### [Data provided]
········

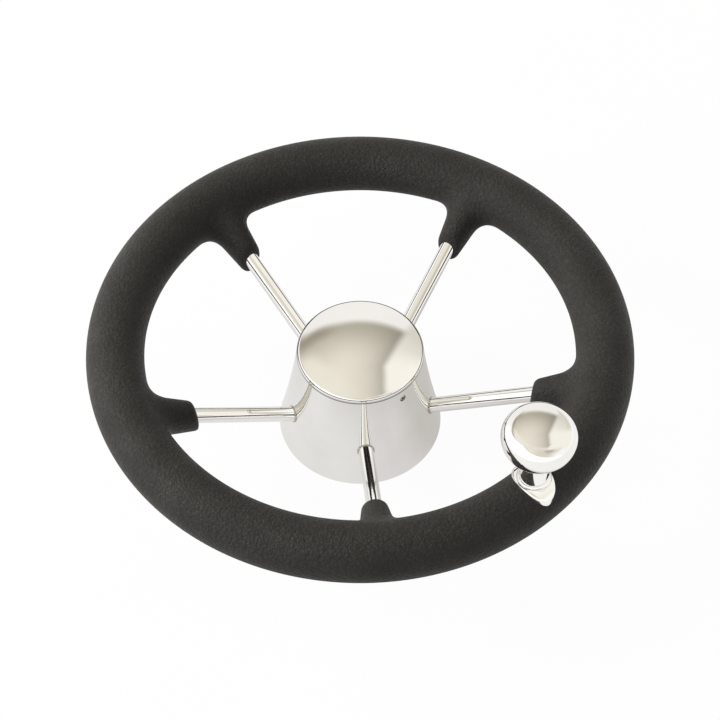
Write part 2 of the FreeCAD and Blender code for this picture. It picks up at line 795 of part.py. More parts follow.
grub_first = spigot_outer + dim.grub_tip_gap
grub_last = grub_first + dim.grub_len
grub_body = grub_cylinder("grub_body", dim.grub_d / 2.0, grub_first, grub_last)
grub_hex = hexagon("grub_hex", dim.grub_hex_af, GRUB_HEX_CUTTER)
lay_on_grub_axis(grub_hex, grub_last - dim.grub_hex_deep)
grub_socketed = cut("grub_socketed", grub_body, grub_hex)
grub_edges = find_edges(
    grub_socketed,
    lambda edge: edge.Curve.TypeId == "Part::GeomCircle"
    and abs(edge.Curve.Radius - dim.grub_d.number / 2.0) < 1e-6,
)
cap_grub_screw = dress(
    "Chamfer", "cap_grub_screw", grub_socketed, grub_edges, dim.grub_chamfer
)

# ---------------------------------------------------------------- shaft washer and nut
nut_low = dim.boss_high + dim.washer_thick
shaft_washer = turned(
    "shaft_washer",
    [
        (dim.washer_hole_d / 2.0, dim.boss_high),
        (dim.washer_radius - dim.washer_chamfer, dim.boss_high),
        (dim.washer_radius, dim.boss_high + dim.washer_chamfer),
        (dim.washer_radius, nut_low),
        (dim.washer_hole_d / 2.0, nut_low),
    ],
)
nut_prism = hexagon("nut_prism", dim.nut_af, dim.nut_high)
place(nut_prism, z=nut_low)
# the turned blank trims the hexagon's corners and holds the thread's bore
nut_top = nut_low + dim.nut_high
nut_flat = dim.nut_af / 2.0
nut_bore = dim.nut_hole_d / 2.0
nut_mouth = nut_bore + dim.nut_hole_chamfer
nut_outer = dim.nut_af / math.sqrt(3.0) + dim.nut_corner_over
nut_blank = turned(
    "nut_blank",
    [
        (nut_mouth, nut_low),
        (nut_flat, nut_low),
        (nut_outer, nut_low + dim.nut_corner_high),
        (nut_outer, nut_top - dim.nut_corner_high),
        (nut_flat, nut_top),
        (nut_mouth, nut_top),
        (nut_bore, nut_top - dim.nut_hole_chamfer),
        (nut_bore, nut_low + dim.nut_hole_chamfer),
    ],
)
shaft_nut = common("shaft_nut", nut_prism, nut_blank)
doc.recompute()

# ---------------------------------------------------------------- pedestal saddle
SADDLE_COLUMN_LIFT = 1.0  # column's start above the rim plane
SADDLE_COLUMN_HIGH = 30.0  # column's length, past the saddle's skin

half_grip = dim.grip_d / 2.0
saddle_radius = half_grip + dim.saddle_thick
saddle_skin = rim_torus("saddle_skin", saddle_radius)
oval = doc.addObject("Part::Ellipse", "saddle_oval")
bind(oval, MajorRadius=dim.saddle_half_l, MinorRadius=dim.saddle_half_w)
oval.Placement = Placement(
    Vector(), Rotation(UP, dim.knob_azimuth.number + dim.saddle_turn.number)
)
place(oval, knob_x, knob_y, dim.rim_z + SADDLE_COLUMN_LIFT)
column = doc.addObject("Part::Extrusion", "saddle_column")
column.Base = oval
column.DirMode = "Custom"
column.Dir = UP
bind(column, LengthFwd=SADDLE_COLUMN_HIGH)
column.Solid = True
saddle_plate = common("saddle_plate", column, saddle_skin)
saddle_blank = cut("saddle_blank", saddle_plate, grip_envelope)


def is_saddle_rim(edge):
    """An edge on the saddle's upper skin."""
    points = points_on(edge, (0.03, 0.37, 0.66, 0.97))
    return all(abs(rim_distance(p) - saddle_radius.number) <= 1e-2 for p in points)


saddle_rim = find_edges(saddle_blank, is_saddle_rim)
saddle = dress("Fillet", "saddle", saddle_blank, saddle_rim, dim.saddle_round)

# ---------------------------------------------------------------- knob pedestal
crown_z = dim.rim_z + half_grip
stem_low = crown_z + dim.stem_lift
fillet_foot = dim.stem_radius + dim.collar_fillet
fillet_top = dim.collar_top + dim.collar_fillet
fillet_reach = dim.collar_fillet * math.sqrt(0.5)
stem_turned = turned(
    "stem_turned",
    [
        (0.0, stem_low),
        (dim.collar_radius, stem_low),
        (dim.collar_radius, dim.collar_top - dim.collar_edge),
        (fillet_foot, dim.collar_top),
        (
            dim.stem_radius,
            fillet_top,
            (fillet_foot - fillet_reach, fillet_top - fillet_reach),
        ),
        (dim.stem_radius, dim.stem_top - dim.stem_chamfer),
        (dim.stem_radius - dim.stem_chamfer, dim.stem_top),
        (0.0, dim.stem_top),
    ],
)
at_knob(stem_turned)
foot = knob_cylinder("pedestal_foot", dim.spigot_radius, dim.rim_z, crown_z + OVERRUN)
foot_coped = cut("foot_coped", foot, core_envelope)
stem_and_saddle = joined("stem_and_saddle", stem_turned, saddle)
with_foot = joined("with_foot", stem_and_saddle, foot_coped)
bolt_tap = knob_cylinder(
    "bolt_tap", dim.bolt_d / 2.0, dim.rim_z, dim.rim_z + dim.bolt_tap_deep
)
spindle_low = dim.stem_top - dim.spindle_thread_len
spindle_tap = knob_cylinder(
    "spindle_tap",
    dim.spindle_thread_d / 2.0,
    spindle_low - dim.spindle_tap_extra,
    dim.stem_top,
)
bolt_tapped = cut("bolt_tapped", with_foot, bolt_tap, keep_faces=True)
knob_pedestal = cut("knob_pedestal", bolt_tapped, spindle_tap, keep_faces=True)
doc.recompute()

# ---------------------------------------------------------------- knob bolt washer
WASHER_TRIM_SIZE = 20.0  # trimming cylinder's radius, and its top above the rim plane
WASHER_DRILL_OVER = 5.0  # drill's reach below the washer and above the rim plane

seat_z = dim.rim_z - dim.core_d / 2.0 - dim.bolt_washer_thick
washer_blank = knob_cylinder(
    "bolt_washer_blank", dim.bolt_washer_radius, seat_z, dim.rim_z
)
washer_half = cut("washer_half", washer_blank, core_envelope)
washer_trim = knob_cylinder(
    "washer_trim",
    WASHER_TRIM_SIZE,
    dim.rim_z - dim.bolt_washer_drop,
    dim.rim_z + WASHER_TRIM_SIZE,
)
washer_solid = cut("washer_solid", washer_half, washer_trim)
washer_drill = knob_cylinder(
    "washer_drill",
    dim.bolt_d / 2.0 + dim.bolt_washer_gap,
    seat_z - WASHER_DRILL_OVER,
    dim.rim_z + WASHER_DRILL_OVER,
)
knob_bolt_washer = cut("knob_bolt_washer", washer_solid, washer_drill)

# ---------------------------------------------------------------- knob bolt
head_low = seat_z - dim.bolt_head_high
head_radius = dim.bolt_head_d / 2.0
bolt_radius = dim.bolt_d / 2.0
bolt_end = seat_z + dim.bolt_grip
bolt_turned = turned(
    "bolt_turned",
    [
        (0.0, head_low),
        (head_radius - dim.bolt_head_chamfer, head_low),
        (head_radius, head_low + dim.bolt_head_chamfer),
        (head_radius, seat_z),
        (bolt_radius - dim.thread_gap, seat_z),
        (bolt_radius - dim.thread_gap, bolt_end - dim.thread_chamfer),
        (bolt_radius - dim.thread_chamfer, bolt_end),
        (0.0, bolt_end),
    ],
)
at_knob(bolt_turned)
bolt_hex = knob_socket("bolt_hex", head_low - OVERRUN)
knob_bolt = cut("knob_bolt", bolt_turned, bolt_hex)

# ---------------------------------------------------------------- knob spindle
shoulder_radius = dim.spindle_d / 2.0
shoulder_top = dim.bush_high + dim.shoulder_rise
spindle_top = shoulder_top + dim.spindle_head_high
thread_radius = dim.spindle_thread_d / 2.0
spindle_turned = turned(
    "spindle_turned",
    [
        (0.0, spindle_low),
        (thread_radius - dim.thread_chamfer, spindle_low),
        (thread_radius - dim.thread_gap, spindle_low + dim.thread_chamfer),
        (thread_radius - dim.thread_gap, dim.stem_top),
        (shoulder_radius, dim.stem_top),
        (shoulder_radius, shoulder_top),
        (dim.spindle_head_radius, shoulder_top),
        (dim.spindle_head_radius, spindle_top - dim.spindle_head_chamfer),
        (dim.spindle_head_radius - dim.spindle_head_chamfer, spindle_top),
        (0.0, spindle_top),
    ],
)
at_knob(spindle_turned)
spindle_hex = knob_socket("spindle_hex", spindle_top - dim.socket_deep)
knob_spindle = cut("knob_spindle", spindle_turned, spindle_hex)

# ---------------------------------------------------------------- knob washers, bush and hub
washer_bore = shoulder_radius + dim.knob_washer_gap
knob_thrust_washer = tube(
    "knob_thrust_washer",
    washer_bore,
    dim.bush_radius - dim.thrust_inset,
    dim.stem_top,
    dim.bush_low - dim.knob_washer_gap,
)
knob_head_washer = tube(
    "knob_head_washer",
    washer_bore,
    dim.spindle_head_radius,
    dim.bush_high + dim.knob_washer_gap,
    shoulder_top,
)
knob_bush = tube(
    "knob_bush",
    shoulder_radius + dim.bush_gap,
    dim.bush_radius,
    dim.bush_low,
    dim.bush_high,
)
hub_low = dim.bush_low - dim.hub_drop
knob_hub = turned(
    "knob_hub",
    [
        (dim.bush_radius, dim.bush_low),
        (dim.bush_radius + dim.hub_bore_chamfer, hub_low),
        (dim.ball_neck, hub_low),
        (dim.ball_neck, dim.bush_high - dim.hub_chamfer),
        (dim.ball_neck - dim.hub_chamfer, dim.bush_high),
        (dim.bush_radius, dim.bush_high),
    ],
)

# ---------------------------------------------------------------- knob ball
# hollow: a flattened top, a tight shoulder and a rounder underside that ends at the neck
side_x = dim.ball_radius - dim.ball_side_curve
low_x = dim.ball_radius - dim.ball_low_curve
top_swing = math.asin(side_x.number / (dim.ball_top_curve - dim.ball_side_curve).number)
low_swing = math.radians(dim.ball_low_swing.number)
top_centre = dim.ball_z - side_x * (1.0 / math.tan(top_swing))


def on_arc(x, z, radius, swing):
    """A point on an arc centred at x, z; swing is the normal's rise above level, radians."""
    return (x + radius * math.cos(swing), z + radius * math.sin(swing))


def ball_skin(wall):
    """Half profile from the underside to the top, this far inside the outer face."""
    top = dim.ball_top_curve - wall
    side = dim.ball_side_curve - wall
    low = dim.ball_low_curve - wall
    shoulder = math.pi / 2.0 - top_swing
    start = on_arc(low_x, dim.ball_z, low, -low_swing)
    low_middle = on_arc(low_x, dim.ball_z, low, -low_swing / 2.0)
    belly = (dim.ball_radius - wall, dim.ball_z)
    side_middle = on_arc(side_x, dim.ball_z, side, shoulder / 2.0)
    joint = on_arc(side_x, dim.ball_z, side, shoulder)
    top_middle = (
        top * math.sin(top_swing / 2.0),
        top_centre + top * math.cos(top_swing / 2.0),
    )
    return start, low_middle, belly, side_middle, joint, top_middle, top_centre + top


start, low_middle, belly, side_middle, joint, top_middle, top_z = ball_skin(0.0)
(
    in_start, in_low_middle, in_belly, in_side_middle, in_joint, in_top_middle, in_top_z,
) = ball_skin(dim.ball_wall)
knob_ball = turned(
    "knob_ball",
    [
        (dim.ball_neck, start[1] - dim.ball_neck_drop),
        start,
        (*belly, low_middle),
        (*joint, side_middle),
        (0.0, top_z, top_middle),
        (0.0, in_top_z),
        (*in_joint, in_top_middle),
        (*in_belly, in_side_middle),
        (*in_start, in_low_middle),
        (dim.ball_neck, in_start[1] - dim.ball_neck_drop_in),
    ],
)
for piece in (knob_thrust_washer, knob_head_washer, knob_bush, knob_hub, knob_ball):
    at_knob(piece)
doc.recompute()

# ---------------------------------------------------------------- check and write
PIECES = [
    rim_core_ring,
    foam_grip,
    *spokes,
    hub_shell,
    hub_boss,
    hub_plate,
    hub_weld_beads,
    boss_weld_beads,
    core_weld_beads,
    cap_seat_ring,
    centre_cap,
    cap_spigot,
    cap_grub_screw,
    shaft_washer,
    shaft_nut,
    knob_pedestal,
    knob_bolt,
    knob_bolt_washer,
    knob_spindle,
    knob_thrust_washer,
    knob_head_washer,
    knob_bush,
    knob_hub,
    knob_ball,
]
bad = [o.Name for o in doc.Objects if "Invalid" in o.State or "Error" in o.State]
if bad:
    sys.exit("failed objects: %s" % bad)
for piece in PIECES:
    shape = piece.Shape
    if shape.isNull() or not shape.isValid() or not shape.Solids:
        sys.exit("bad shape: %s" % piece.Label)
for piece in PIECES:
    piece.Shape.exportStep("parts/%s.step" % piece.Label)
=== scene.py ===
"""A five-spoked steering wheel with a moulded foam grip, lying flat over a paper floor.

The wheel's axis is +Z. The camera stands at the helmsman's place: -Y is the near side,
+Y the far side, -X the helmsman's left and +X the right. Lengths are in metres, azimuths
in degrees round +Z from +X. The CAD pieces keep their shapes and get new finishes; the
foam grip is replaced by a detailed mesh.
"""
import json
import math
from functools import reduce

import bmesh
import bpy
import numpy as np
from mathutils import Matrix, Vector


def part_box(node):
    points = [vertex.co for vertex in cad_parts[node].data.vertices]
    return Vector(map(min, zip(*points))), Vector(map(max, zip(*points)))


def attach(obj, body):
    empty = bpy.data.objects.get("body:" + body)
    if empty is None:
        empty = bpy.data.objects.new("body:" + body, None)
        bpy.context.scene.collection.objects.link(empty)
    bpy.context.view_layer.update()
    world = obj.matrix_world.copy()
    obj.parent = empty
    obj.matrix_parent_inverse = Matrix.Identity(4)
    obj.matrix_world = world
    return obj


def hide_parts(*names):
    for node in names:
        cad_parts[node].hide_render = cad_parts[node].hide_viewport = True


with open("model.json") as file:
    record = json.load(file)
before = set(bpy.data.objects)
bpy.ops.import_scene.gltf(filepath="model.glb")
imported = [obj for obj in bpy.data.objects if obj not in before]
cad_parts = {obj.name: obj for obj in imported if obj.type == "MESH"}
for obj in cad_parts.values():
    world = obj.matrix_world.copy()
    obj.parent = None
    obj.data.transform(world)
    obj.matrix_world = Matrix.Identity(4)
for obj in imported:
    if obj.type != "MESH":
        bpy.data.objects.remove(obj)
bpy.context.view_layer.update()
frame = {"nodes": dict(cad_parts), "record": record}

PIECES = frame["nodes"]
SCENE = bpy.context.scene
TO_DEGREES = 180 / math.pi


def piece_box(name):
    return tuple(np.array(corner, float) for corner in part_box(name))


# ---------------------------------------------------------------- driving sizes
core_low, core_high = piece_box("rim_core_ring")
CORE_RADIUS = (core_high[2] - core_low[2]) / 2.0
RIM_Z = (core_high[2] + core_low[2]) / 2.0
GRIP_RADIUS = piece_box("foam_grip")[1][2] - RIM_Z
RIM_RADIUS = 0.1252

cap_low, cap_high = piece_box("centre_cap")
CAP_RADIUS, CAP_FOOT = cap_high[0], cap_low[2]
screw_low, screw_high = piece_box("cap_grub_screw")
SCREW = (screw_low + screw_high) / 2.0

SPOKE_AZIMUTHS = [-90.0 + 72.0 * i for i in range(5)]
ROD_TILT = math.radians(27.0)
ROD_REF_RADIUS, ROD_REF_Z = 0.038, 0.0228  # a point on every rod's axis
ROD_RADIUS = 0.004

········

### [Written exercise]
From the line that contains "check and write" through the line that contains "cad_parts[node].hide_render = cad_parts[node].hide_viewport", reproduce every line exactly, both end lines included.

### [Right answer]
# ---------------------------------------------------------------- check and write
PIECES = [
    rim_core_ring,
    foam_grip,
    *spokes,
    hub_shell,
    hub_boss,
    hub_plate,
    hub_weld_beads,
    boss_weld_beads,
    core_weld_beads,
    cap_seat_ring,
    centre_cap,
    cap_spigot,
    cap_grub_screw,
    shaft_washer,
    shaft_nut,
    knob_pedestal,
    knob_bolt,
    knob_bolt_washer,
    knob_spindle,
    knob_thrust_washer,
    knob_head_washer,
    knob_bush,
    knob_hub,
    knob_ball,
]
bad = [o.Name for o in doc.Objects if "Invalid" in o.State or "Error" in o.State]
if bad:
    sys.exit("failed objects: %s" % bad)
for piece in PIECES:
    shape = piece.Shape
    if shape.isNull() or not shape.isValid() or not shape.Solids:
        sys.exit("bad shape: %s" % piece.Label)
for piece in PIECES:
    piece.Shape.exportStep("parts/%s.step" % piece.Label)
=== scene.py ===
"""A five-spoked steering wheel with a moulded foam grip, lying flat over a paper floor.

The wheel's axis is +Z. The camera stands at the helmsman's place: -Y is the near side,
+Y the far side, -X the helmsman's left and +X the right. Lengths are in metres, azimuths
in degrees round +Z from +X. The CAD pieces keep their shapes and get new finishes; the
foam grip is replaced by a detailed mesh.
"""
import json
import math
from functools import reduce

import bmesh
import bpy
import numpy as np
from mathutils import Matrix, Vector


def part_box(node):
    points = [vertex.co for vertex in cad_parts[node].data.vertices]
    return Vector(map(min, zip(*points))), Vector(map(max, zip(*points)))


def attach(obj, body):
    empty = bpy.data.objects.get("body:" + body)
    if empty is None:
        empty = bpy.data.objects.new("body:" + body, None)
        bpy.context.scene.collection.objects.link(empty)
    bpy.context.view_layer.update()
    world = obj.matrix_world.copy()
    obj.parent = empty
    obj.matrix_parent_inverse = Matrix.Identity(4)
    obj.matrix_world = world
    return obj


def hide_parts(*names):
    for node in names:
        cad_parts[node].hide_render = cad_parts[node].hide_viewport = True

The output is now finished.